Why it matters for crypto
- Transparency is becoming infrastructure. A public map of verified integrations is a simple idea, but it helps users and institutions distinguish real distribution from hype.
- Regulators increasingly care about “where it’s used,” not just “how big it is.” Tether explicitly says the directory is meant to improve visibility for regulators and institutions tracking real-world rails.
- USDT’s ecosystem is bigger than exchanges. Tether highlights use across payments, remittances, trading, and liquidity—this directory is a way to show that breadth in one place.
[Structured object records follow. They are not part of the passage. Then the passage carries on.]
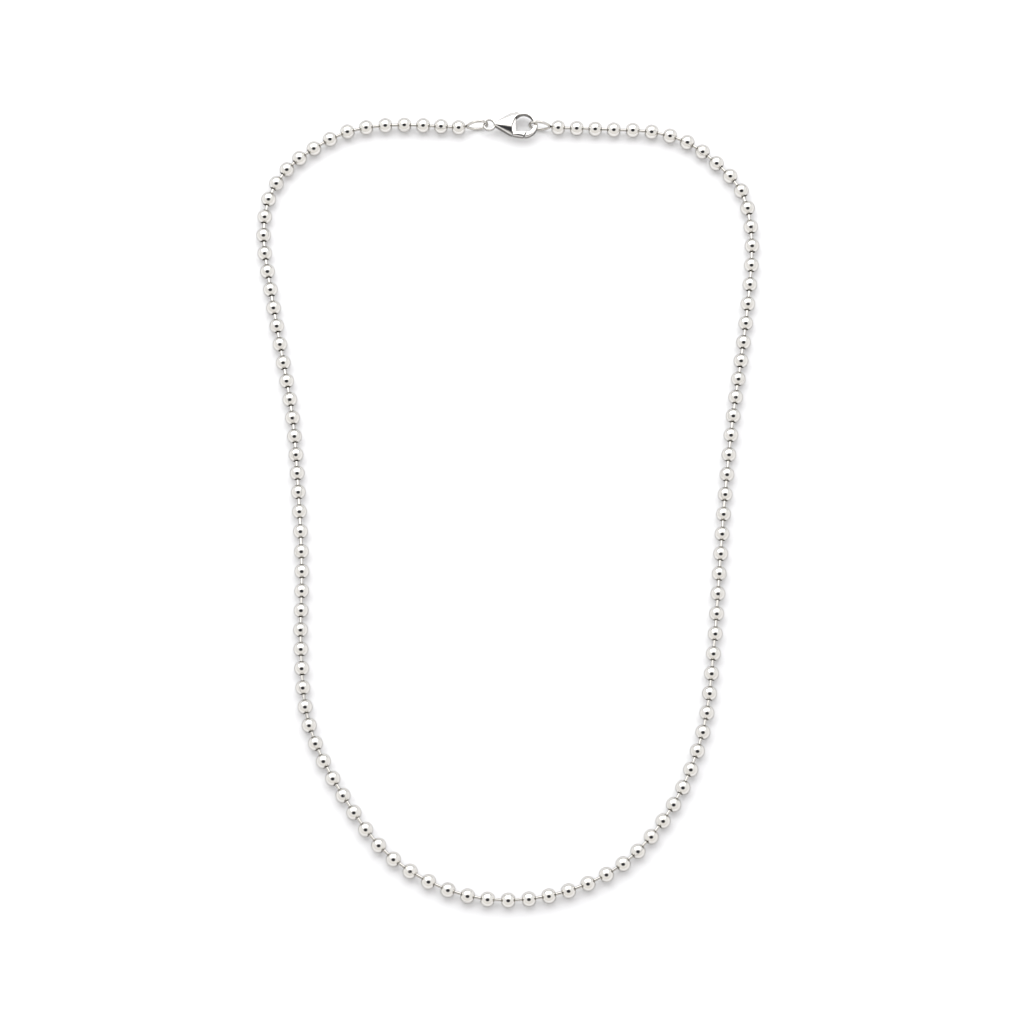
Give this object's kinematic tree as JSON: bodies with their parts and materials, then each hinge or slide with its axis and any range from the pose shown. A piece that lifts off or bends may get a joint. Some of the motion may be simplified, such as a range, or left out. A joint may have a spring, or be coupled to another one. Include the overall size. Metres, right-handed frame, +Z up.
{
  "type": "ball chain necklace",
  "caption": "Silver ball chain necklace laid out as a closed loop, with hollow balls on headed wires and a sprung lobster clasp between two wire end loops.",
  "frame": {"origin": "centre of the bounding box at the surface that the necklace lies on", "axes": "+X to the right across the loop, +Y along the loop towards the clasp, +Z up from the surface"},
  "size_m": [0.1124, 0.182, 0.0039],
  "materials": {
    "ball_silver": "mirror-polished silver plate on brass",
    "wire_silver": "bright drawn wire, silver-plated",
    "clasp_silver": "cast, tumbled and polished, silver-plated"
  },
  "bodies": {
    "root": {"balls": "ball_silver", "ball_links": "wire_silver", "end_loop_left": "wire_silver", "end_loop_right": "wire_silver", "clasp_body": "clasp_silver", "clasp_rivet": "clasp_silver"},
    "lever": {"clasp_lever": "clasp_silver"}
  },
  "joints": [
    {"name": "lever_hinge", "type": "hinge", "parent": "root", "child": "lever", "pos_m": [0.00025, 0.086, 0.00199], "axis": [0, 0, 1], "range_deg": [0, 14], "stiffness_Nm_per_rad": 0.01}
  ]
}
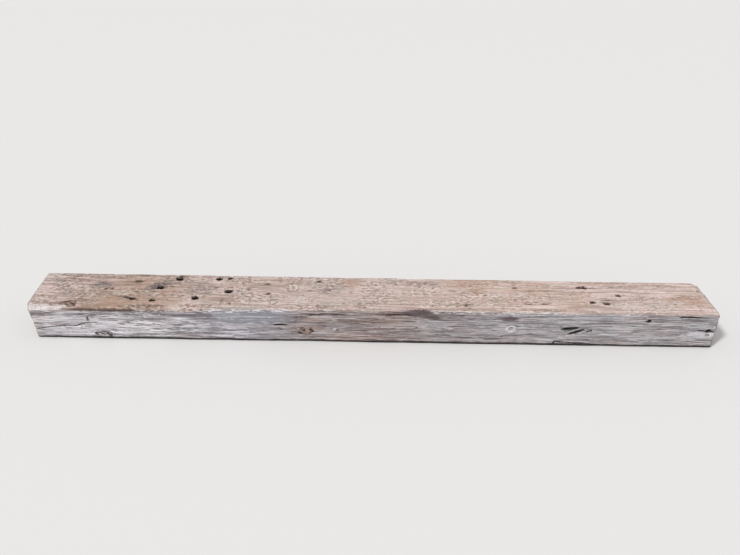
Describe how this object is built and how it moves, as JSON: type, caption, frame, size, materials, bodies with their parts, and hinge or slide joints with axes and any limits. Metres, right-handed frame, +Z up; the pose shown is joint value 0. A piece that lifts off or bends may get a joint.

- It’s also a builder tool. For wallets, fintechs, and developers, a directory can function like a distribution index—who supports what, and where integrations already exist.
What to watch next
- How strict the “verified usage” bar is. The value of the directory depends on moderation standards and how quickly stale listings get cleaned up.
- Coverage depth by region and category. Watch whether payments and remittance corridors get mapped as clearly as exchange listings.
- Institutional adoption of the directory as a due-diligence input. If funds and compliance teams start referencing it, it becomes more than a marketing page.
- Expansion beyond USD₮. Ardoino’s quote points to “USD₮ and other Tether products” being documented over time—watch whether the directory broadens scope.